Chancellor Rishi Sunak is under increasing pressure to go further in helping households through the cost-of-living crisis as figures released while he prepared to deliver his spring statement showed inflation soaring to a 30-year high.
Rising energy, goods and food prices helped push inflation to increase 6.2% in the 12 months to February, Office for National Statistics (ONS) figures revealed on Wednesday morning, hours before Sunak’s speech to the Commons.
He has pledged to “stand by” families to help them weather the crisis, with it being widely expected that he will cut fuel duty for motorists while Sunak also considers increasing the threshold to begin paying national insurance (NI).
But Labour, branding him the “high-tax Chancellor”, has joined some Tory MPs in urging Sunak to scrap the 1.25 percentage point hike to NI, which will hit next month just as energy bills soar when the price cap increases.
The struggle facing households was further laid bare by the ONS figures showing an even higher than expected rise to the Consumer Prices Index (CPI) figure for measuring inflation, as it hit the highest level since March 1992, when it stood at 7.1%.
Fuel prices also hit new record highs, with figures from data firm Experian Catalist suggesting the average cost of a litre of petrol at UK forecourts on Tuesday was £1.67, with diesel at £1.79.
Iceland’s managing director Richard Walker said the pressure of trying to keep supermarket prices down is “relentless” as he called for action on fuel prices.
“It’s incredibly concerning.
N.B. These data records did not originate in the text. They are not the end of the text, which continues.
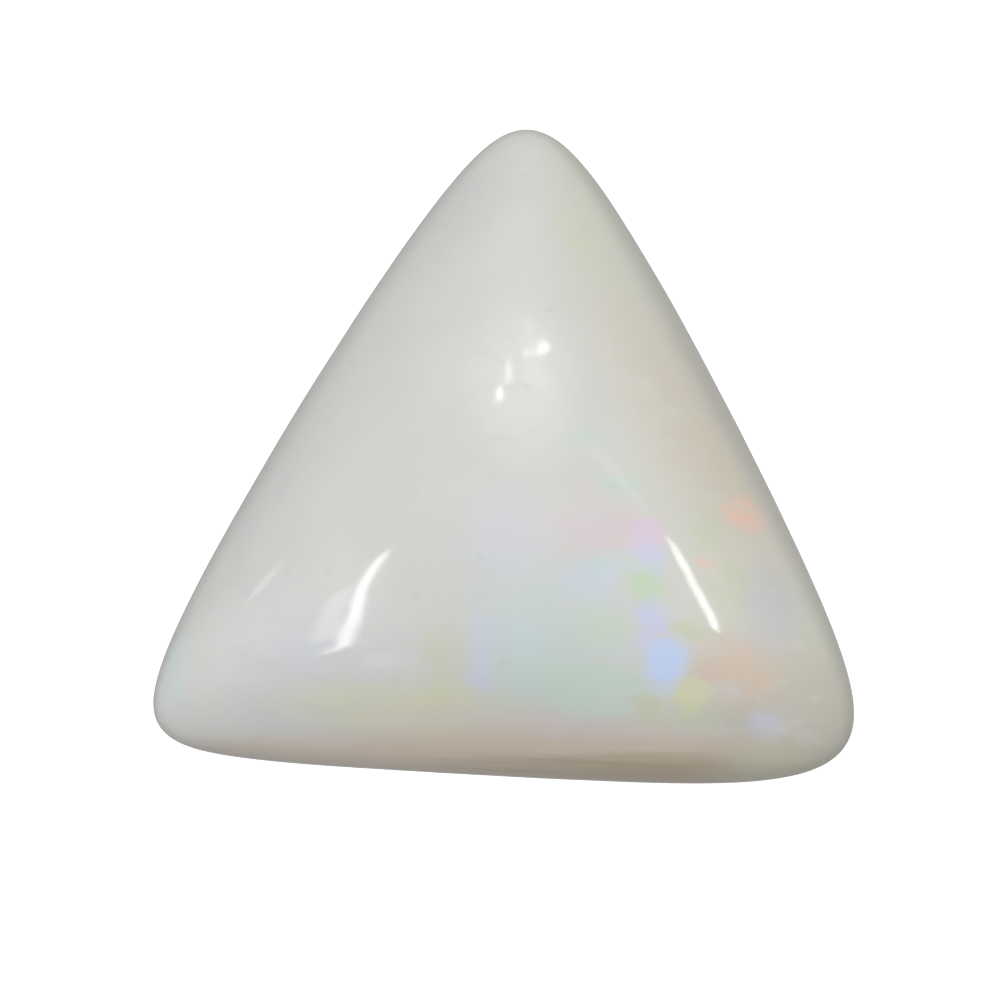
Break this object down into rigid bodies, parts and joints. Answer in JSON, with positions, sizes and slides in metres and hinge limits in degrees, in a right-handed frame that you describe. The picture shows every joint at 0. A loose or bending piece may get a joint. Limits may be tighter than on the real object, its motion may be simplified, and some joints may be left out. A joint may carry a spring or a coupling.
{
  "type": "polished opal cabochon",
  "caption": "Milky opal cut as a rounded triangle with a high polished dome and a flat back, a loose gemstone.",
  "frame": {"origin": "in the plane of the flat back, at the middle of the stone's bounding box", "axes": "+Z out of the dome, +Y towards the narrowest corner, +X along the broad side"},
  "size_m": [0.0148, 0.0142, 0.006],
  "materials": {
    "opal": "polished"
  },
  "bodies": {
    "root": {"opal": "opal"}
  },
  "joints": []
}
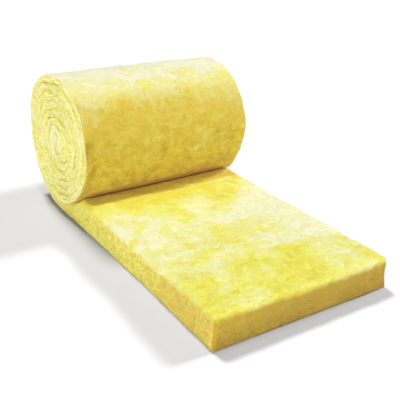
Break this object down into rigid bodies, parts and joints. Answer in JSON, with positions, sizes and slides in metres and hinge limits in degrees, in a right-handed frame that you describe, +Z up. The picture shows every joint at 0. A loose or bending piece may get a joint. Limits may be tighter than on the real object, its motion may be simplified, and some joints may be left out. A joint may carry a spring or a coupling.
{
  "type": "glass wool insulation roll",
  "caption": "Thick unfaced glass wool blanket wound into a spiral roll, with its free end laid out flat in front; laid between joists or studs as thermal insulation.",
  "frame": {"origin": "on the floor, under the middle of the object's bounding box", "axes": "+X along the roll's axis (the blanket's width), -Y the way the free end is laid out, +Z up"},
  "size_m": [0.6, 1.097, 0.473],
  "materials": {
    "glass_wool": "fibrous yellow glass wool, matt, mottled with paler tufts"
  },
  "bodies": {
    "root": {"glass_wool_blanket": "glass_wool"}
  },
  "joints": []
}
We’re hearing of some food bank users declining potatoes and root veg because they can’t afford the energy to boil them,” he told BBC Radio 4’s Today programme.
Sunak is expected to link strengthening the UK economy to opposing Russian President Vladimir Putin’s invasion of Ukraine, but he is under pressure to address the domestic crisis.
“So when I talk about security, yes, I mean responding to the war in Ukraine,” he is poised to tell the House of Commons.
“But I also mean the security of a faster-growing economy, the security of more resilient public finances, and security for working families as we help with the cost of living.”
The Financial Times reported on Tuesday evening that forecasts in the statement will show the deficit is better than expected this year, to the tune of £20bn.
However, the newspaper said Sunak is planning to set aside a large part of this windfall cash – rather than investing the full sum in driving down the cost of living.
Labour’s shadow chancellor Rachel Reeves said: “As he heads into his spring statement, he can either choose an unfair tax rise on working people and business at the worst possible time, or he can cancel his tax rise and ease the cost of living hitting families by cutting energy bills by up to £600 through bringing in a one-off windfall tax on oil and gas producer profits.”
The rocketing energy bills faced by households have been caused in part by a post-pandemic rise in demand for gas, with lower levels of production. This was only exacerbated by the war in Ukraine.
A planned hike in NI contributions, combined with forecasts that wages will rise slower than inflation, will also take a toll.
A briefing from the House of Commons library said the cost of living across the UK has been rising since early 2021, while in January this year inflation reached its highest recorded level since 1992.
The Chancellor has already announced a £200 loan for gas and electricity payments from October – although not until the price cap jumps 54%.
In addition, certain households will get a £150 council tax rebate in April.
The Treasury said the measures announced so far add up to around £21bn of support this year, taking in the rebate, changes to Universal Credit and the freezing of fuel and alcohol duties.
Mr Sunak is also expected to set out how the Government plans to create a new culture of enterprise, helping the private sector to train, invest, and innovate more.
Other options available to the Chancellor include adjustments to VAT in certain sectors and an uprating of benefits in line with new inflation forecasts.